Долго инспектор Роджер разрабатывал план операции. Только в четыре часа утра он покинул участок и отправился домой – жил он неподалеку, – чтобы вздремнуть пару часов. Но даже засыпая, он вспоминал фиаско инспектора Флинта и злорадно думал: «Пусть теперь побегает».
Инспектор Роджер попал в точку. На другом конце Ипфорда, в домике с ухоженным садом, украшением коего был аккуратный пруд, где плавали золотые рыбки, а посредине стоял ангелочек, инспектор Флинт всю ночь бегал не переставая. Но спать Флинту не давала не будущая слава инспектора Роджера – насчет его будущего Флинт был спокоен. – а темное пиво и проклятые таблетки. Лежа в постели, Флинт прикидывал, не махнуть ли куда-нибудь на отдых? Ему положен двухнедельный отпуск, да и врач советовал отдохнуть. Куда же поехать? В Коста Брава? На Мальту? Оно бы и ничего, вот только у миссис Флинт от жары прямо течка начинается – слава богу, в обычную погоду она сейчас не слишком усердствует. Пожалуй, лучше всего отправиться в Корнуолл. С другой стороны, хочется полюбоваться, как инспектор Роджер сядет в лужу: Уилт, как пить дать, оставит его в дураках. Связал-таки Флинт котов хвостами!
Дело шло к рассвету, а в тюрьме не утихала катавасия, которая разразилась по вине Уилта. В два часа ночи еще один заключенный в корпусе "Д" поджег матрац, но какой-то смекалистый грабитель залил его из помойного ведра. Больше всего хлопот доставлял начальству корпус особого режима. К своему удивлению, начальник тюрьмы обнаружил, что двое узников в камере Маккалема не спят. Поскольку это была камера Маккалема, начальник не осмеливался зайти туда один, разве что в сопровождении полудюжины надзирателей. Однако собрать такую команду не удалось: во-первых, надзиратели опасались Маккалема не меньше, чем их начальник, а во-вторых, у них нынче и без того забот хватало. Начальнику пришлось беседовать с заключенными через закрытую дверь. Сокамерники, они же телохранители Маккалема, носили клички Бык и Клык.
– Чего это вам не спится? – спросил начальник.
– Вырубите к черту свет – тогда уснем, – прорычал Бык. Он угодил в тюрьму из-за любви: ему вскружила голову жена управляющего банком, и Бык, поддавшись уговорам, прикончил ее мужа и стащил из банка пятьдесят тысяч фунтов. Но коварная обманула и вышла замуж за брокера.
– Со мной так разговоривать нельзя, – сказал начальник, подозрительно разглядывая камеру через глазок.
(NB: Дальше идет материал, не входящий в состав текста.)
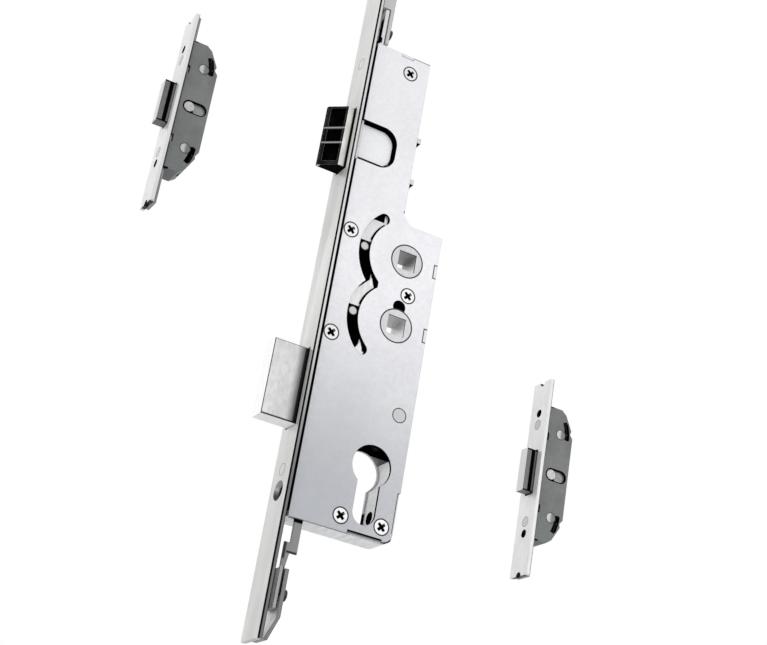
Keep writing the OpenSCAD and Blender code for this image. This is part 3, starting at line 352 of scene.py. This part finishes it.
# Centre faceplate: stainless, brushed along its length, with a painted reflection that darkens it towards its
# foot.
# Painted shade gives its long sides black lines at the front arris and the back edge, with a band between that is
# darker low down, greys its back face and shades its countersink from dark below to lighter above.
def plate_steel():
    p = Paint("plate_steel", edge_width=0.2)
    base = p.steel(240, 224, (2.4, 2.4, 0.05), 0.2, (1.0, 1.003, 0.972), 0.03)
    # Painted reflection: darker towards the foot
    base = p.mix(p.ramp(p.z, -140.0, 10.0, 0.42, 0.0), base, grey(176))
    shade = p.ramp(p.noise((0.12, 0.12, 0.014), 2.0, 0.5), 0.35, 0.68)
    base = p.mix(shade, p.mix(0.35, base, grey(178, (1.0, 1.0, 0.96))), base)
    # Painted shade on the long sides: black lines at the front arris and the back edge, a band between, darker low
    # down
    side = p.end_face(p.ny)
    lines = p.either(p.below(p.x, 0.85, 0.16), p.above(p.x, 1.82))
    band = p.mix(p.ramp(p.z, -115.0, -20.0), grey(104), p.mix(p.grain, grey(196), grey(226)))
    base = p.mix(side, base, p.mix(lines, band, grey(16)))
    # Painted shade: back face greyer, countersink dark below and lighter above
    base = p.mix(p.high_face(p.nx), base, grey(196))
    countersink = p.both(p.below(p.radius(p.y, p.z, 0.0, CYLINDER_SCREW_Z), 4.25, 0.05),
                         p.high_face(p.nx, -0.97, -0.85))
    base = p.mix(countersink, base, p.mix(p.ramp(p.z, -113.5, -107.5), grey(30), grey(150)))
    return p.finish(base, 0.5, (0.26, 0.42), p.grain, 0.25, dull=p.both(side, lines))


# Box faceplates: paler, with a broken sheen; painted shade darkens the back of their long sides, blackens their
# holes and greys their back faces
def box_plate_steel(name, origin):
    p = Paint(name, origin, 0.2)
    base = p.steel(238, 226, (1.2, 1.2, 0.12), 0.12, (1.0, 0.997, 0.994), 0.09)
    base = p.mix(p.end_face(p.ny), base, p.mix(p.above(p.x, 1.72, 0.12), grey(222), grey(84)))
    hole = p.both(p.edge_face(p.nx), p.below(p.size(p.y), 6.0))
    base = p.mix(hole, base, grey(14))
    base = p.mix(p.high_face(p.nx), base, grey(190))
    return p.finish(base, 0.45, (0.3, 0.44), p.grain, 0.2)


# Box cases: mid grey sheet, greener at the foot, with painted shade that makes them dark inside, round the stud's
# slot, at the corners by the faceplate and along the curved slots, and painted highlights on their edges
def box_steel(name, origin):
    p = Paint(name, origin, 0.3)
    base = p.steel(126, 110, (0.8, 0.8, 0.8), 0.12, (0.985, 1.0, 1.0), 0.07)
    base = p.mix(p.ramp(p.z, -36.0, -10.0, 0.7, 0.0), base, grey(120, (0.9, 1.0, 0.985)))
    base = p.edge_wear_and_shading(base, 0.5, grey(168))
    outer = p.below(p.y, BOX_COVER_Y, 0.05)
    openings = p.both(p.within(p.x, 3.9, 14.7), p.below(p.size(p.z), 34.0))
    inside = p.either(p.both(p.low_face(p.ny, *WIDE_LOW), p.above(p.y, 0.0)),
                      p.both(p.edge_face(p.ny), outer, p.either(openings, p.below(p.x, 4.0))))
    slot_from, slot_to, slot_r = BOX_STUD_SLOT
    nearest = p.math("MINIMUM", p.math("MAXIMUM", p.x, slot_from), slot_to)
    round_slot = p.below(p.radius(p.x, p.z, nearest, 0.0), slot_r)
    corner = p.both(p.above(p.size(p.z), 35.9), p.below(p.x, 5.0))
    arc_x, arc_z, arc_r, arc_half = BOX_ARC
    up = p.math("SUBTRACT", p.size(p.z), arc_z)
    arc = p.both(p.below(p.off(p.radius(p.x, up, arc_x, 0.0), arc_r), arc_half, 0.08), p.within(up, 0.4, 9.3))
    dark = p.either(inside, p.both(outer, p.either(round_slot, corner, arc)))
    base = p.mix(dark, base, grey(8))
    return p.finish(base, 0.4, (0.4, 0.52), p.grain, 0.15, dull=dark)


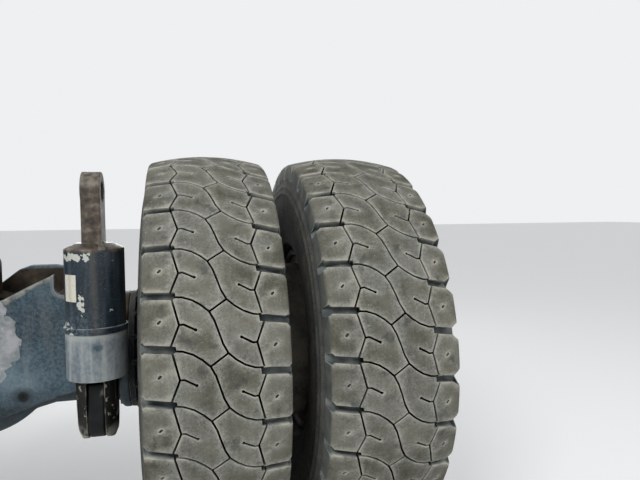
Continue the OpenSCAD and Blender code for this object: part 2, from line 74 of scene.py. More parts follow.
class Finish:
    """A material made of nodes, painted in layers. A method that adds a node gives its output."""

    def __init__(self, name, roughness, metallic=0.0, specular=0.2):
        self.material = bpy.data.materials.new(name)
        self.material.use_nodes = True
        self.nodes = self.material.node_tree.nodes
        self.links = self.material.node_tree.links
        self.shader = self.nodes["Principled BSDF"]
        self.shader.inputs["Roughness"].default_value = roughness
        self.shader.inputs["Metallic"].default_value = metallic
        self.shader.inputs["Specular IOR Level"].default_value = specular

    def feed(self, socket, source):
        """Links an output to the socket, or sets it to a number or to a given colour."""
        if isinstance(source, bpy.types.NodeSocket):
            self.links.new(source, socket)
        else:
            socket.default_value = linear(*source) if isinstance(source, tuple) else source

    def add(self, kind, *sources):
        node = self.nodes.new("ShaderNode" + kind)
        for slot, source in sources:
            self.feed(node.inputs[slot], source)
        return node

    def paint(self, coat):
        """Sets the whole colour."""
        self.coat = coat
        self.feed(self.shader.inputs["Base Color"], coat)

    def lay(self, tone, *shares):
        """Lays a tone over the colour, by the product of shares from 0 to 1."""
        self.paint(self.blend(self.all_of(*shares), self.coat, tone))

    def rough(self, value, low, high):
        """Roughness from low to high over a value."""
        self.feed(self.shader.inputs["Roughness"], self.steep(value, 0.3, 0.7, low, high))

    def place(self, axis):
        """How far along an axis of the object a point lies, in metres."""
        place = self.add("TexCoord")
        return self.add("SeparateXYZ", (0, place.outputs["Object"])).outputs[axis]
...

В отличие от своих сокамерников, Маккалем, как видно, крепко спал. Рука его свесилась с койки, лицо поражало неестественной бледностью. Тем более неестественной, что обычно на физиономии Маккалема играл отвратительно густой румянец. Начальнику тюрьмы это не понравилось. Он готов был поклясться, что побег задумал не кто иной, как Маккалем, а значит… Начальник и сам не знал, что это значит, и все-таки встревожился: Бык и Клык себе бодрствуют, а Маккалем дрыхнет, да еще такой бледный-пребледный. Что-то здесь не так.
– Маккалем! – позвал начальник. – Проснитесь, Маккалем!
Маккалем не пошевелился.
– Елки-палки, – буркнул Клык, приподнимаясь на койке. – Что там еще за шухер?
– Маккалем! – орал начальник. – Просыпайтесь! Я приказываю!
– Ну чего тебе неймется? – взревел Бык. – Ночь-полночь, а тут какой-то шизанутый легавый людям спать не дает. Думаешь, если мы в тюрьме, так уж и прав никаких не имеем? Смотри, Мак шутить не любит.
Начальник стиснул зубы и сосчитал до десяти. Слово «легавый» выводило его из себя.